# Sticky  **IF YOUR FISH IS SICK - READ THIS BEFORE STARTING A TOPIC**



## Fishgal

If you decide to post a question, keep in mind that the best way to get help/input from other forum members is to provide all the pertinent data in your post.

:!: What is the size and dimensions of your tank and what SPECIES of fish do you have? (This helps identify potential aggression or overstocking problems.)

:!: How long has it been set up? Is it CYCLED? (This can rule out cycling issues.)

:!: What are your water parameters: Temperature, ammonia (NH3/4), nitrite (NO2), pH, GH, KH and nitrate (NO3)? It's not sufficient to say that your water tests "okay" or "fine." Sometimes a misunderstanding about WATER CHEMISTRY requirements is the root of the problem. If you don't have TEST KITS, you should purchase them. In the meantime, your local fish store will probably test your water for you -- just be sure to get the actual results rather than just a "thumbs up".

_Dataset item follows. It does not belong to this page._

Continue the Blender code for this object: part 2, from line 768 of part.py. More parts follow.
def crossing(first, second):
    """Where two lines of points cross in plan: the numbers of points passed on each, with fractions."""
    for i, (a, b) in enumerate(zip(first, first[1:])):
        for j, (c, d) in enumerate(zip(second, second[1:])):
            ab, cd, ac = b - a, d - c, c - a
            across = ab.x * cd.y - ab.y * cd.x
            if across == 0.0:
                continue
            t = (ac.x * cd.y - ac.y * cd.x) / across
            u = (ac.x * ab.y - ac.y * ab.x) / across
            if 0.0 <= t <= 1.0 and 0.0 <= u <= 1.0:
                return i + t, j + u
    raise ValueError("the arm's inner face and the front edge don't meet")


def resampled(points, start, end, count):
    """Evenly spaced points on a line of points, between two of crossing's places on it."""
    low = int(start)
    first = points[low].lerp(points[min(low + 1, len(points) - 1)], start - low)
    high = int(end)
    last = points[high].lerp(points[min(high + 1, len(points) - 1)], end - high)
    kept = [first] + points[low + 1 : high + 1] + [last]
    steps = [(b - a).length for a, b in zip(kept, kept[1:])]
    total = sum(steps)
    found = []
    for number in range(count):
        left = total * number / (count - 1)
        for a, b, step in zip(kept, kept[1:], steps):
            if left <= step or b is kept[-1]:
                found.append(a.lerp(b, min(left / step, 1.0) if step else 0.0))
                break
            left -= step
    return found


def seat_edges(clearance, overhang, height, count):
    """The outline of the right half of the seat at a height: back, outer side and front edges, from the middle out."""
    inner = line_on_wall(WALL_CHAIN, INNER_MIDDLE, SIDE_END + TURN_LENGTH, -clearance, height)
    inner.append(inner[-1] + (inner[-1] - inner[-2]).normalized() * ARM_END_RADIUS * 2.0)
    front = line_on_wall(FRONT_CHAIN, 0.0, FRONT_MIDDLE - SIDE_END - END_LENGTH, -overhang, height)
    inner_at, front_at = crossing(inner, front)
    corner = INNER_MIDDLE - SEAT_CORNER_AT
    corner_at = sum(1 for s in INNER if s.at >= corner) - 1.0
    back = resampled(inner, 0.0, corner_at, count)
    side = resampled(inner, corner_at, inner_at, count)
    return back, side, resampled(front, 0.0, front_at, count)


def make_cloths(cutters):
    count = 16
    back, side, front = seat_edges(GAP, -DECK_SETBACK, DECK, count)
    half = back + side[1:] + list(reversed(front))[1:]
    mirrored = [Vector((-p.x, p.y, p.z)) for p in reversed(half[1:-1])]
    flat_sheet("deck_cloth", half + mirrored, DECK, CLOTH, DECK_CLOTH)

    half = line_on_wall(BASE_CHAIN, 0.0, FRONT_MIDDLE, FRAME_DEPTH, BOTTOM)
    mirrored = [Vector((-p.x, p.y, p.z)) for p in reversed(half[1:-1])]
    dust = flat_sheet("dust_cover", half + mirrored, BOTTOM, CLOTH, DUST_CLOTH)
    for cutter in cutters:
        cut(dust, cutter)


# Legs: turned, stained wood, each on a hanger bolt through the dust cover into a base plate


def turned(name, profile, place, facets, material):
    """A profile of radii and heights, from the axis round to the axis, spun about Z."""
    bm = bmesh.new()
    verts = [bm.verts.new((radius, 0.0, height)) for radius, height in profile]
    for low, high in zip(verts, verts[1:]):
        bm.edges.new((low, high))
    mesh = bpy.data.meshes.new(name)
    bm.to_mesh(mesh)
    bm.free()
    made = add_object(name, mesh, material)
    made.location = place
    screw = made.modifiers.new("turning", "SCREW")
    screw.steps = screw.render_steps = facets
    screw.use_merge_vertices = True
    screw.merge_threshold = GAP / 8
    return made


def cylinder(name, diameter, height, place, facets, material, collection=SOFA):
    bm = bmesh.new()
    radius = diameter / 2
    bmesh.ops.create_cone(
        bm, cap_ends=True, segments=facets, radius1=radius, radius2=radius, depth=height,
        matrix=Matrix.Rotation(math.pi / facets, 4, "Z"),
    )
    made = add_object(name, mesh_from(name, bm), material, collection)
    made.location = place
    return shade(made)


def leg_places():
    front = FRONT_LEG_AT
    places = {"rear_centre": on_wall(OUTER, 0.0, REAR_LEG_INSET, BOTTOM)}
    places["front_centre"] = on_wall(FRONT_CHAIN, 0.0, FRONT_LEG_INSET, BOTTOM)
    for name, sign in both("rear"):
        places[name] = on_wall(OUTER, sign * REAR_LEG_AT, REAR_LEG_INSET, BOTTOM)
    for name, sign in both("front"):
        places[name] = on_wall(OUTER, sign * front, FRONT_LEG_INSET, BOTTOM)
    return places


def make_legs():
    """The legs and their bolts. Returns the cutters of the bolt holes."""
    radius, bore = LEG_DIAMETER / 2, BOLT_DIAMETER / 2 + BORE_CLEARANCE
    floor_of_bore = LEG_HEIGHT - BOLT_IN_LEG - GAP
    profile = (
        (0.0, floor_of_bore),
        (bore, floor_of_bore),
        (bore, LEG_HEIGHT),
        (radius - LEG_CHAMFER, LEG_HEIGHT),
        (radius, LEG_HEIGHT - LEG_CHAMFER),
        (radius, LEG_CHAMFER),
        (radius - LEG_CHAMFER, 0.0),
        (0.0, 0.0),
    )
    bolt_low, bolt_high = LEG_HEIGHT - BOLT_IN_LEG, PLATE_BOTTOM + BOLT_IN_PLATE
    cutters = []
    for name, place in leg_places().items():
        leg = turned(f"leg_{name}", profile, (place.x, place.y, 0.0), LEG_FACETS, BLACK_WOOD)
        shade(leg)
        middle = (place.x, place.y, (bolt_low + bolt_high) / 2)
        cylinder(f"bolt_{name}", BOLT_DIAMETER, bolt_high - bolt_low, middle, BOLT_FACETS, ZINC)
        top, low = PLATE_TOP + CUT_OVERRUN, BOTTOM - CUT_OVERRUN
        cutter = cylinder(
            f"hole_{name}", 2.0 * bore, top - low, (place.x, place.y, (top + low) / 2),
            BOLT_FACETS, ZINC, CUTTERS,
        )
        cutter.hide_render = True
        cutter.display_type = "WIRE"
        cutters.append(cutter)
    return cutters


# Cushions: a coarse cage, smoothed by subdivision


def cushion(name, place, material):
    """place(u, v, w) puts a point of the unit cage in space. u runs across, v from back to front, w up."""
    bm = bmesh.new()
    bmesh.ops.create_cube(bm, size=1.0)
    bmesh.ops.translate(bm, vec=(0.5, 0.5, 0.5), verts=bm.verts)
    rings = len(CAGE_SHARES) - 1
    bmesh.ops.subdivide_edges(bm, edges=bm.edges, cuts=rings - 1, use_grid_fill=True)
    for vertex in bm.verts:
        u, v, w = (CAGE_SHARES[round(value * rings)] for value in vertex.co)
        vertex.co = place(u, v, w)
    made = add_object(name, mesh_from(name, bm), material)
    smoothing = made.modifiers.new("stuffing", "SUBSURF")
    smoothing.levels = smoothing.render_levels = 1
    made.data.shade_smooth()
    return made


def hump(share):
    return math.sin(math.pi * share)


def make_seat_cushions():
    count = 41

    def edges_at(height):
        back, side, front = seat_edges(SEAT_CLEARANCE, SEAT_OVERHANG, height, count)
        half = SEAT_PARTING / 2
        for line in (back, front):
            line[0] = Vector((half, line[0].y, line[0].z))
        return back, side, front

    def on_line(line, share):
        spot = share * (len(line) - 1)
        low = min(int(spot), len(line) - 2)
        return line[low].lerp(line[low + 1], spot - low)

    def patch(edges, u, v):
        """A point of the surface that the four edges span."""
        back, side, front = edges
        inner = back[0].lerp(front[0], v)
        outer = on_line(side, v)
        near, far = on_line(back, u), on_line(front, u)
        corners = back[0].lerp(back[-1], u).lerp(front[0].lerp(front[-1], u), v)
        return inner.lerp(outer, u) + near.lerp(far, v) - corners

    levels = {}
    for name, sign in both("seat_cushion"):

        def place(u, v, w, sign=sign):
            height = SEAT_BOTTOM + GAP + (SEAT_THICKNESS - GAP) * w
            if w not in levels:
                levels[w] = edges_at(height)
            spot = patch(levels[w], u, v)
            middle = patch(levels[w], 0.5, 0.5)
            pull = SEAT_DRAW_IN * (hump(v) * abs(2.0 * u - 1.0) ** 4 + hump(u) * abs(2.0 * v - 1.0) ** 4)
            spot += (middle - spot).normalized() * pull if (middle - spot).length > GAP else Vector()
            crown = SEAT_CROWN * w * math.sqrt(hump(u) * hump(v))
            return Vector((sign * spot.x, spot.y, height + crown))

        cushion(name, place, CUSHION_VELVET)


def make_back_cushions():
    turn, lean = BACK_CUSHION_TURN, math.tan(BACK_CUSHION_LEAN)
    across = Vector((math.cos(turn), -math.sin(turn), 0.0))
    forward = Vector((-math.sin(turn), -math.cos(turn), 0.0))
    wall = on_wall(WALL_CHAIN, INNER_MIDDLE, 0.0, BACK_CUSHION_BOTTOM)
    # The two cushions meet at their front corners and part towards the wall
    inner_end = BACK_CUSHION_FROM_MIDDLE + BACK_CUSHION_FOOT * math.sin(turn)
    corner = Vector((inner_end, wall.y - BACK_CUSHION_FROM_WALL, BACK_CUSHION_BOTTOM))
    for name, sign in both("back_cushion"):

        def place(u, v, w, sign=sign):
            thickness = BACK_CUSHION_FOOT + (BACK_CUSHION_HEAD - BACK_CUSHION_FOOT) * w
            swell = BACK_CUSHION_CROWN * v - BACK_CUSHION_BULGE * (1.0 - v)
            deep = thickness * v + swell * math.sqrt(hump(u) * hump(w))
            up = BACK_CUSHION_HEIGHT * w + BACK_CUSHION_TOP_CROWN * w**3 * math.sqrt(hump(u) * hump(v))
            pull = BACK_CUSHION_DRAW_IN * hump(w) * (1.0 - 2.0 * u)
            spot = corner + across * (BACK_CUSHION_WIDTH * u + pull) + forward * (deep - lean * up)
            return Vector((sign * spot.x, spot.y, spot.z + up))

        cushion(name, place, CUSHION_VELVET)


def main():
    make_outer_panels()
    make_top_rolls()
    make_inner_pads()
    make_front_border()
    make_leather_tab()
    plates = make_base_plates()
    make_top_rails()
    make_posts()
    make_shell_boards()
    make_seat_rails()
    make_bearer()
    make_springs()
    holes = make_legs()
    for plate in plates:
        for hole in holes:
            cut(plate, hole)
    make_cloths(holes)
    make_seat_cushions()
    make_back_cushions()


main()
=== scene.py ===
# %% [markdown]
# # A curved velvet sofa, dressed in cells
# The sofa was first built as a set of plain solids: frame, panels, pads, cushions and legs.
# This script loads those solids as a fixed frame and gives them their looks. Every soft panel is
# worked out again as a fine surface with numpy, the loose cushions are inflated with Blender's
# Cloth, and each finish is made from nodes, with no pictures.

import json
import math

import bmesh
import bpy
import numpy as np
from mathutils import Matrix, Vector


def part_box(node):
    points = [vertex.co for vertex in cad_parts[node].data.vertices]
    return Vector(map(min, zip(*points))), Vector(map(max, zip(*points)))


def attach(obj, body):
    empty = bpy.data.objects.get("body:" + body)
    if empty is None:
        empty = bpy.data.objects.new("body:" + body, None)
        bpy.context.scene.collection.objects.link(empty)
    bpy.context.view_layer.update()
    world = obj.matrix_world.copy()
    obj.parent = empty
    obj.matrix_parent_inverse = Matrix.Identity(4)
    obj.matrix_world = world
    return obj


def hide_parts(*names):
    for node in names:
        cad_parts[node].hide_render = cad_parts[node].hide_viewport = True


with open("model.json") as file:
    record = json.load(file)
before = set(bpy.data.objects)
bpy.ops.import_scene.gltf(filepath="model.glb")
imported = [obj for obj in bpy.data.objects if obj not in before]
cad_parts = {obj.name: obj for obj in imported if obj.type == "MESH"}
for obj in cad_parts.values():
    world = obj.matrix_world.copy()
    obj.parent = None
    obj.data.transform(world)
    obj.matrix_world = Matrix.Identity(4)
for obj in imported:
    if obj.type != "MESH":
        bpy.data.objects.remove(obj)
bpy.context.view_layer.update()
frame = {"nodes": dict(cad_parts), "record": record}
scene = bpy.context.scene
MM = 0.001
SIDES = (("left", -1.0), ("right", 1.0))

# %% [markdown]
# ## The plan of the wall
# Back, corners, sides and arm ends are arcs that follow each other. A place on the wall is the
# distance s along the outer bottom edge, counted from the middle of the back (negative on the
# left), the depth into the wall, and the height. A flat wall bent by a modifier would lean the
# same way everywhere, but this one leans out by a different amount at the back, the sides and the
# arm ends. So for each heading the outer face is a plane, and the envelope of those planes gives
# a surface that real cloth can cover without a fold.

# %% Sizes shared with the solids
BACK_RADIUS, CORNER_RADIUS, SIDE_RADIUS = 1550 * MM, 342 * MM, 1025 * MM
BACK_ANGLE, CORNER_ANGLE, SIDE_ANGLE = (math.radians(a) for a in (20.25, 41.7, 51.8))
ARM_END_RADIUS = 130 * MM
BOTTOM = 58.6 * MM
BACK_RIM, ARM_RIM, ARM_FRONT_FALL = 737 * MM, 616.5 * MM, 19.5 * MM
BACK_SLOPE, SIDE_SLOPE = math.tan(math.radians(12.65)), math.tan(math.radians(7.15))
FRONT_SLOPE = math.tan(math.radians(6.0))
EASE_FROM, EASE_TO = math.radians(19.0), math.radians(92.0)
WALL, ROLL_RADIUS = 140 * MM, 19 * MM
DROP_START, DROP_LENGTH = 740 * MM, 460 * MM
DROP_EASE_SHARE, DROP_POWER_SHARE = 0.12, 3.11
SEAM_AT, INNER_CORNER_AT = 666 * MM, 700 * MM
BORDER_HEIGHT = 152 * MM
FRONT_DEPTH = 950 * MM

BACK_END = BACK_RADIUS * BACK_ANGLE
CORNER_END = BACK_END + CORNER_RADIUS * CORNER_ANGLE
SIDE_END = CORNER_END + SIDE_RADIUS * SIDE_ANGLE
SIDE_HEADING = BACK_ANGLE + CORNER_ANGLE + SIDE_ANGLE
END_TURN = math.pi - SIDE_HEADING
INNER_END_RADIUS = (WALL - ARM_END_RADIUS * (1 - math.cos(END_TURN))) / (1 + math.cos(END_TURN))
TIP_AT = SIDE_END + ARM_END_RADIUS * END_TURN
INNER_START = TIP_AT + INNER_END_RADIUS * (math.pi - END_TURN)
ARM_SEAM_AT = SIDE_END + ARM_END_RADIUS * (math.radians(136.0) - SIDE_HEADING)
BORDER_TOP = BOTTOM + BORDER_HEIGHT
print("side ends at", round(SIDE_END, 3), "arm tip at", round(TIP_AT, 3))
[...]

:!: How long have you had the fish and what symptoms do they have? What do you FEED them? Have you introduced any new fish recently? What is your MAINTENANCE schedule, and what product/s (if any) do you use to neutralize chlorine or chloramines in your TAP WATER? (This helps to determine if a new disease has been introduced to the tank or if it's some kind of husbandry problem.)

:!: If you have something unusual to describe, post a photo if possible. Click HERE for instructions.

There are thousands of informative discussions archived here, many with photos and helpful links. Have you tried using the SEARCH function? There may also be an ARTICLE here that pertains to your query.

Lastly, we would be grateful if you let us know the outcome of the situation and what treatment worked or didn't. That way other members can learn from your experience! :wink:


----------